**REQUIREMENTS**.
Copy exactly the lines from the one containing "Write part 2 of the Blender" through the last line of the records, both included, and nothing more.

**DATA SUPPLIED**.
▼

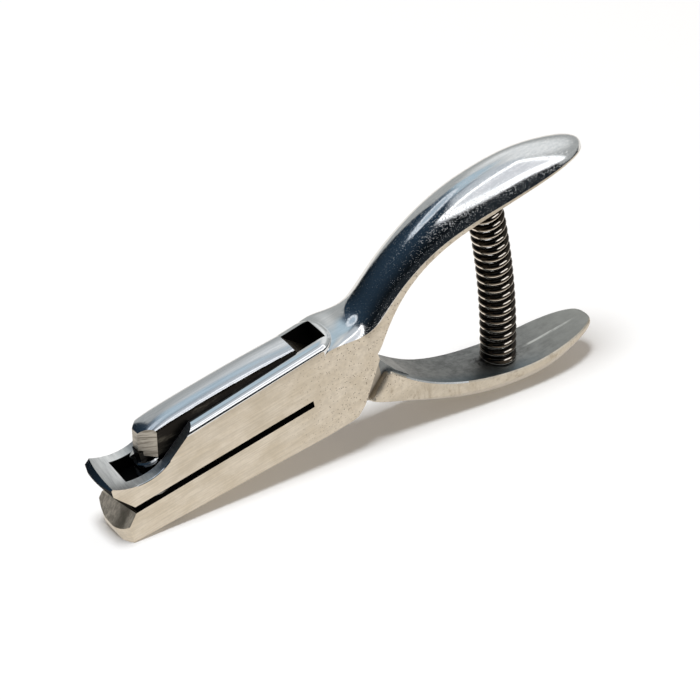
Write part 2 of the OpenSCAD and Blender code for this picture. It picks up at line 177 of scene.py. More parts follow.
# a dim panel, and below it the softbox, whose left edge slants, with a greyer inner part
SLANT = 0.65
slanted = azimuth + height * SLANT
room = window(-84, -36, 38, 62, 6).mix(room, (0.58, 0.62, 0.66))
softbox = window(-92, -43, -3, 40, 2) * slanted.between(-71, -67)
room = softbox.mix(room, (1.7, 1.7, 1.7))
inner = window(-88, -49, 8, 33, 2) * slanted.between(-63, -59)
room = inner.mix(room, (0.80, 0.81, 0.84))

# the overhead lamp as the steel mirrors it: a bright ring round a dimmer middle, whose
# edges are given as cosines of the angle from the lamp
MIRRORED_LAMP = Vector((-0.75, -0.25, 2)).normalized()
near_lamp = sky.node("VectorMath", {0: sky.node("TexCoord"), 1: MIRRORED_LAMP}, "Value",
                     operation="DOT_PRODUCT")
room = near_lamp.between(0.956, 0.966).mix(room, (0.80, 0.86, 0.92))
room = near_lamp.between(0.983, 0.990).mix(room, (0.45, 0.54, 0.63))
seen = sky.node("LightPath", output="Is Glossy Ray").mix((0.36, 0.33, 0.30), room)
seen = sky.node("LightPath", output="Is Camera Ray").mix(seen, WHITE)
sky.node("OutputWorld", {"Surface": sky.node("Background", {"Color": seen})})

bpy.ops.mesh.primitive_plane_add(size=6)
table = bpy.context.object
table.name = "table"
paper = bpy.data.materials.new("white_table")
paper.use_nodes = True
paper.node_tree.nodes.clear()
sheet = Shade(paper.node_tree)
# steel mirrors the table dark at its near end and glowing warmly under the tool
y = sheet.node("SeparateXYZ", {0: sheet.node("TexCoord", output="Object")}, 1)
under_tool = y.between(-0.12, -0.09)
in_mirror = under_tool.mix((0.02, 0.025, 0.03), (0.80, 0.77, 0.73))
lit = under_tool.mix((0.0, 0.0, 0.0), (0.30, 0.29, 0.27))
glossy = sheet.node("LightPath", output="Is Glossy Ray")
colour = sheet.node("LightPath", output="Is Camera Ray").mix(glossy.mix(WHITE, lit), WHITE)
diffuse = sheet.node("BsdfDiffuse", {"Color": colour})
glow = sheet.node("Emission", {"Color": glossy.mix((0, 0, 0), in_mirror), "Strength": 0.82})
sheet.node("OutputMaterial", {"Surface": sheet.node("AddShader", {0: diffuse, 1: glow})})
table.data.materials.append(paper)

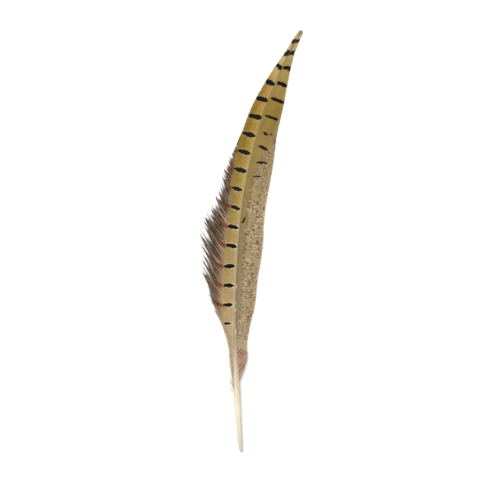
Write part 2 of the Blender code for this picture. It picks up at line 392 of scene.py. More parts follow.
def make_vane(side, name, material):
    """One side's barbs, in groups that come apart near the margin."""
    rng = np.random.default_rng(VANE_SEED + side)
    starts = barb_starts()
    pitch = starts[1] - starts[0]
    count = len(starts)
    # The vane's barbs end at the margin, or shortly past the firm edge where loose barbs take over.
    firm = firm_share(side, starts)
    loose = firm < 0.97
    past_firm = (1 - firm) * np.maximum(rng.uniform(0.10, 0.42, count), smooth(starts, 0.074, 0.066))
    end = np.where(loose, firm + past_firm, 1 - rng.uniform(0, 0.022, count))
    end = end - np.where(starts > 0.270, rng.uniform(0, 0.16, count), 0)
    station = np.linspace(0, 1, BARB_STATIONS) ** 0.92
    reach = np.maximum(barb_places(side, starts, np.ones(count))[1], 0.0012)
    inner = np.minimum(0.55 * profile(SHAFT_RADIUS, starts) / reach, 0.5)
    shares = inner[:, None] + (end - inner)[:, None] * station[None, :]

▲

**RESPONSE FOR THIS EXERCISE**.
Write part 2 of the Blender code for this picture. It picks up at line 392 of scene.py. More parts follow.
def make_vane(side, name, material):
    """One side's barbs, in groups that come apart near the margin."""
    rng = np.random.default_rng(VANE_SEED + side)
    starts = barb_starts()
    pitch = starts[1] - starts[0]
    count = len(starts)
    # The vane's barbs end at the margin, or shortly past the firm edge where loose barbs take over.
    firm = firm_share(side, starts)
    loose = firm < 0.97
    past_firm = (1 - firm) * np.maximum(rng.uniform(0.10, 0.42, count), smooth(starts, 0.074, 0.066))
    end = np.where(loose, firm + past_firm, 1 - rng.uniform(0, 0.022, count))
    end = end - np.where(starts > 0.270, rng.uniform(0, 0.16, count), 0)
    station = np.linspace(0, 1, BARB_STATIONS) ** 0.92
    reach = np.maximum(barb_places(side, starts, np.ones(count))[1], 0.0012)
    inner = np.minimum(0.55 * profile(SHAFT_RADIUS, starts) / reach, 0.5)
    shares = inner[:, None] + (end - inner)[:, None] * station[None, :]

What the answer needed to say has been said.